It's rewarding to me to teach children and see them grow. Right now I take care of two children who are starting kindergarten in September. When they first came to me, they spoke only Spanish. Now they speak English and know their colors and letters. It's important that I provide them with a foundation that their teachers can build on.

The children keep me going to do this difficult work, but the childcare system needs a whole makeover from the pay to the way providers are treated. My work is undervalued and unsupported. The subsidy rate in New York is too low to cover the real cost of care. I get paid a flat rate of $18.60 cents a day to care for each child even though most of the time that child is with me for 10 or 11 hours a day. With what I earn--less than $19,000 per year--I can't support my family. My son recently needed tutoring, but I could not afford it. I am healthy now but if I get sick, I have no health insurance.

After 18 years, I will have no pension when I retire. If the state or city treats us unfairly, where do we go? There is no one to turn to if a payment is late or if there is a problem with one of the many government agencies we must deal with. Nobody wants to hear your voice. You just get shifted from agency to agency.

This is not the way it should be in this country.

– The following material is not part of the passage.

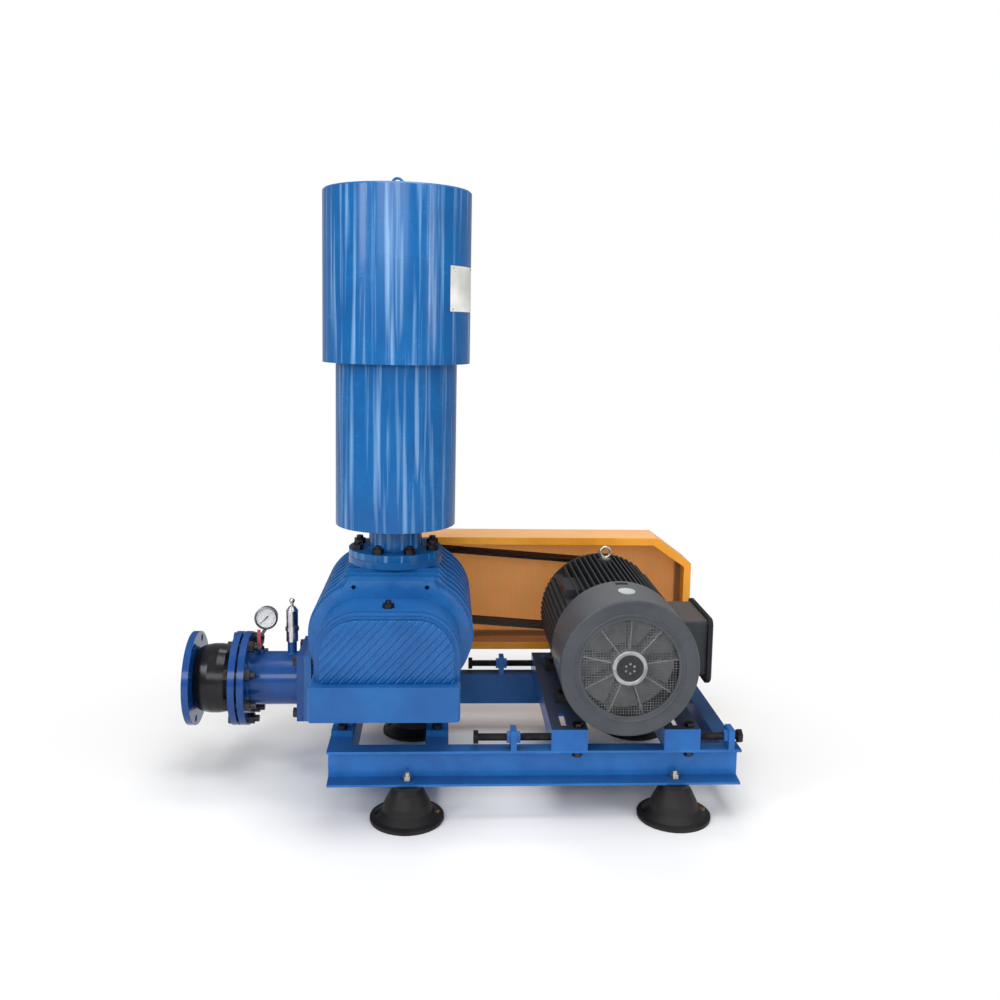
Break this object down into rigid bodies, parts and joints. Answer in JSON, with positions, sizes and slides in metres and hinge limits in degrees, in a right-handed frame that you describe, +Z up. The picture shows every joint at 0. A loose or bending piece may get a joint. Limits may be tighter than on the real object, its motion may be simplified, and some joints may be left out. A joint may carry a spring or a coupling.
{
  "type": "roots vacuum pump set",
  "caption": "Belt-driven Roots vacuum pump with inlet silencer, electric motor on slide rails, belt guard, gauge, relief valve and rubber outlet joint on a channel base.",
  "frame": {"origin": "on the floor, under the middle of the set", "axes": "+X to the motor end along the long rails, +Y to the belt guard, +Z up"},
  "size_m": [1.6052, 0.912, 1.7779],
  "materials": {
    "frame_blue": "gloss",
    "casing_blue": "gloss",
    "gear_case_blue": "satin",
    "silencer_blue": "gloss",
    "guard_orange": "satin",
    "guard_mesh": "matte",
    "motor_grey": "satin",
    "motor_dark": "satin",
    "black_rubber": "matte",
    "zinc_steel": "satin",
    "bare_steel": "satin",
    "grey_iron": "matte",
    "brass": "satin",
    "chrome": "polished",
    "clear_glass": "polished",
    "lever_red": "satin",
    "filter_fabric": "matte",
    "gasket_grey": "matte",
    "plastic_black": "matte",
    "winding_copper": "satin"
  },
  "bodies": {
    "drive_rotor": {"drive_rotor": "grey_iron", "drive_timing_gear": "bare_steel", "blower_pulley": "grey_iron"},
    "driven_rotor": {"driven_rotor": "grey_iron", "driven_timing_gear": "bare_steel"},
    "motor_carriage": {"slide_rail_left": "frame_blue", "slide_rail_right": "frame_blue", "motor_fasteners": "zinc_steel", "motor_barrel": "motor_dark", "motor_stator": "winding_copper", "motor_end_shields": "motor_dark", "motor_bearings": "bare_steel", "motor_cowl": "motor_grey", "motor_cowl_grille": "motor_grey", "terminal_box": "motor_dark", "terminal_box_lid": "motor_dark", "terminals_and_glands": "brass"},
    "motor_rotor": {"motor_rotor_shaft": "bare_steel", "motor_fan": "plastic_black", "motor_pulley": "grey_iron"},
    "gauge_needle": {"gauge_needle": "plastic_black"},
    "gauge_cock_lever": {"gauge_cock_lever": "lever_red"},
    "relief_valve_stem": {"relief_valve_stem": "brass"},
    "joint_outer_flange": {"joint_outer_flange": "casing_blue"},
    "jack_bolt_left_front": {"jack_bolt_left_front": "zinc_steel"},
    "jack_bolt_left_rear": {"jack_bolt_left_rear": "zinc_steel"},
    "jack_bolt_right_front": {"jack_bolt_right_front": "zinc_steel"},
    "jack_bolt_right_rear": {"jack_bolt_right_rear": "zinc_steel"},
    "base": {"belt_guard": "guard_orange", "belt_guard_brackets": "guard_orange", "belt_guard_mesh": "guard_mesh", "blower_bearings_and_seals": "bare_steel", "blower_casing": "casing_blue", "cross_beams": "frame_blue", "drive_belts": "black_rubber", "filter_element": "filter_fabric", "flange_gaskets": "gasket_grey", "foot_fasteners": "zinc_steel", "front_end_plate": "casing_blue", "front_rail": "frame_blue", "gauge_case": "chrome", "gauge_cock": "brass", "gauge_glass": "clear_glass", "gear_case": "gear_case_blue", "jack_brackets_and_nuts": "frame_blue", "joint_inner_flange": "casing_blue", "oil_filler_plug": "bare_steel", "outlet_pipe": "casing_blue", "pump_and_flange_bolts": "zinc_steel", "rain_hood": "silencer_blue", "rear_end_plate": "casing_blue", "rear_rail": "frame_blue", "relief_valve_body": "chrome", "relief_valve_spring": "bare_steel", "right_cross_channel": "frame_blue", "rubber_feet": "black_rubber", "rubber_joint": "black_rubber", "silencer_core": "filter_fabric", "silencer_drum": "silencer_blue"}
  },
  "joints": [
    {"name": "drive_rotor_spin", "type": "hinge", "parent": "base", "child": "drive_rotor", "pos_m": [-0.10435, 0.016, 0.484], "axis": [0, 1, 0], "continuous": true},
    {"name": "driven_rotor_spin", "type": "hinge", "parent": "base", "child": "driven_rotor", "pos_m": [-0.26035, 0.016, 0.484], "axis": [0, 1, 0], "continuous": true},
    {"name": "motor_carriage_slide", "type": "slide", "parent": "base", "child": "motor_carriage", "axis": [1, 0, 0], "range_m": [-0.008, 0.02], "deforming": ["drive_belts"]},
    {"name": "motor_rotor_spin", "type": "hinge", "parent": "motor_carriage", "child": "motor_rotor", "pos_m": [0.46965, 0.016, 0.44], "axis": [0, 1, 0], "continuous": true},
    {"name": "gauge_needle_turn", "type": "hinge", "parent": "base", "child": "gauge_needle", "pos_m": [-0.57035, 0.003, 0.462], "axis": [0, 1, 0], "range_deg": [0, 270]},
    {"name": "gauge_cock_turn", "type": "hinge", "parent": "base", "child": "gauge_cock_lever", "pos_m": [-0.59035, -0.003, 0.3815], "axis": [0, 1, 0], "range_deg": [0, 90]},
    {"name": "relief_valve_lift", "type": "slide", "parent": "base", "child": "relief_valve_stem", "axis": [0, 0, 1], "range_m": [0, 0.005], "stiffness_N_per_m": 3000, "springref_m": -0.002, "deforming": ["relief_valve_spring"]},
    {"name": "rubber_joint_flex", "type": "slide", "parent": "base", "child": "joint_outer_flange", "axis": [1, 0, 0], "range_m": [-0.012, 0.008], "stiffness_N_per_m": 60000, "deforming": ["rubber_joint"]},
    {"name": "jack_bolt_left_front_turn", "type": "hinge", "parent": "motor_carriage", "child": "jack_bolt_left_front", "pos_m": [0.46965, -0.345, 0.231], "axis": [1, 0, 0], "range_deg": [-1153, 2881]},
    {"name": "jack_bolt_left_rear_turn", "type": "hinge", "parent": "motor_carriage", "child": "jack_bolt_left_rear", "pos_m": [0.46965, 0.267, 0.231], "axis": [1, 0, 0], "range_deg": [-1153, 2881]},
    {"name": "jack_bolt_right_front_turn", "type": "hinge", "parent": "motor_carriage", "child": "jack_bolt_right_front", "pos_m": [0.46965, -0.345, 0.231], "axis": [1, 0, 0], "range_deg": [-1153, 2881]},
    {"name": "jack_bolt_right_rear_turn", "type": "hinge", "parent": "motor_carriage", "child": "jack_bolt_right_rear", "pos_m": [0.46965, 0.267, 0.231], "axis": [1, 0, 0], "range_deg": [-1153, 2881]}
  ],
  "couplings": [
    {"joint": "driven_rotor_spin", "follows": "drive_rotor_spin", "ratio": -1},
    {"joint": "motor_rotor_spin", "follows": "drive_rotor_spin", "ratio": 1},
    {"joint": "jack_bolt_left_front_turn", "follows": "motor_carriage_slide", "rad_per_m": 2513.3},
    {"joint": "jack_bolt_left_rear_turn", "follows": "motor_carriage_slide", "rad_per_m": 2513.3},
    {"joint": "jack_bolt_right_front_turn", "follows": "motor_carriage_slide", "rad_per_m": 2513.3},
    {"joint": "jack_bolt_right_rear_turn", "follows": "motor_carriage_slide", "rad_per_m": 2513.3}
  ]
}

We should earn a living wage. We should be paid on time. We should be reimbursed for the money we spend on food and instructional supplies for the children. We should have health and retirement benefits. We should have sick days and a paid vacation. With a union, we would have a voice. We would have representation.

I want the public to know that we are the ones who set the foundations for education. We need professional development. Love and nurturing are important, but learning techniques to stimulate and educate children are important, too. We're not asking for anything that the parents of the children we care for wouldn't want us to have.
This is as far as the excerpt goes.